GIVEN REQUEST: Report only the number of lines in this material that include the string "Write".

RECORD SET:
## begin

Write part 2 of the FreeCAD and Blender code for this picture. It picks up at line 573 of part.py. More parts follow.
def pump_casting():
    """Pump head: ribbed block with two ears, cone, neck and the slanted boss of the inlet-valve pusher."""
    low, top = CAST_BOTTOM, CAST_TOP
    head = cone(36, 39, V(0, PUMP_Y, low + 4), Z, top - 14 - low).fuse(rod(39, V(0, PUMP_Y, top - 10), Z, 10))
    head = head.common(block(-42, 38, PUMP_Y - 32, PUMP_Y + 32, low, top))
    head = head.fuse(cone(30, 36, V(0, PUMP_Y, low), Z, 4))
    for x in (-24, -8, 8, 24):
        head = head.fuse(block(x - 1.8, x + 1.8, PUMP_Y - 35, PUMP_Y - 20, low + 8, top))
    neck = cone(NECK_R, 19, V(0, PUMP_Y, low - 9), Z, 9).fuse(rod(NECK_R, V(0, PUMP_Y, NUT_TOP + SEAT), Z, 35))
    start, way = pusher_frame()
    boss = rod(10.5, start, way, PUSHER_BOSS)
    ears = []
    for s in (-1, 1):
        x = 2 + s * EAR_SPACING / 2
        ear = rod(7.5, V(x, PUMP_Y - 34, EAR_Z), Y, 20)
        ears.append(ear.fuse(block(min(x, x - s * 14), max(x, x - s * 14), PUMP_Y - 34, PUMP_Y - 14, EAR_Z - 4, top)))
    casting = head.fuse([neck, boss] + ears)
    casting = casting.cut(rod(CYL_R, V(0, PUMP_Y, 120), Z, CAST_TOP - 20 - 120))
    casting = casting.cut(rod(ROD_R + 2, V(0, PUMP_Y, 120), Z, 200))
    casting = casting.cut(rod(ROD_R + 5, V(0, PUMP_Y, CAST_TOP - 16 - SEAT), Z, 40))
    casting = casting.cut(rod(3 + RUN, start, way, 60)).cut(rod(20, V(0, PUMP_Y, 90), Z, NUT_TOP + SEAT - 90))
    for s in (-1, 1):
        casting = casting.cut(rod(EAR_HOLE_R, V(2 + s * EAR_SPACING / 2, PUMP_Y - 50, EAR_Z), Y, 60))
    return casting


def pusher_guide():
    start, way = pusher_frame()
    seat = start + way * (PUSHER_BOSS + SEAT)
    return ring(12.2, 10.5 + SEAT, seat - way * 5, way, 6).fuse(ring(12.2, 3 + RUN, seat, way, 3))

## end
## begin

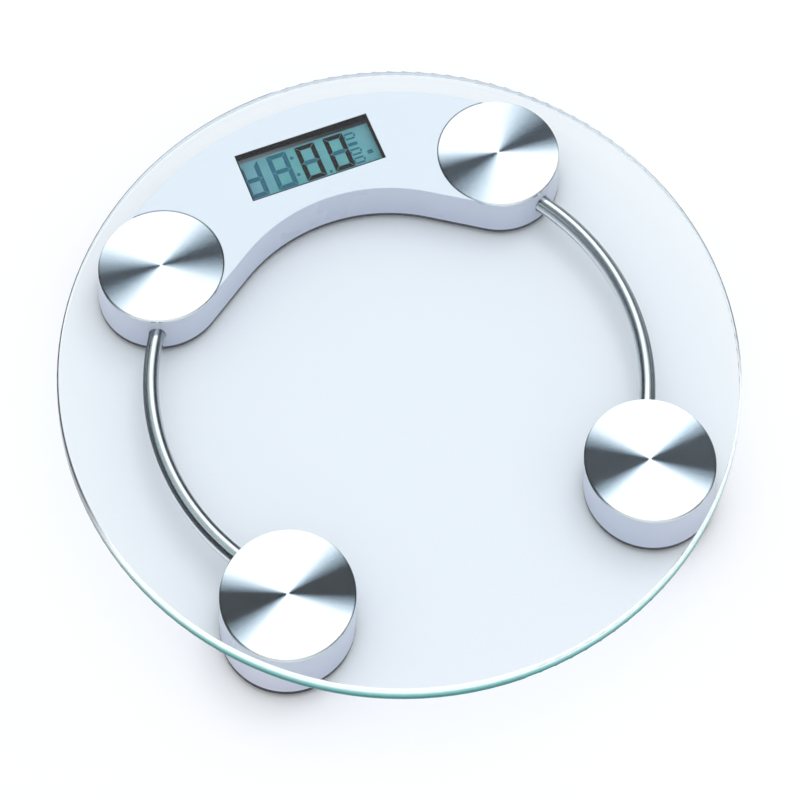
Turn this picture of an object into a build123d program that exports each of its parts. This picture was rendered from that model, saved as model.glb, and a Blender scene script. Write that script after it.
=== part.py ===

## end

WRITTEN RESPONSE: 2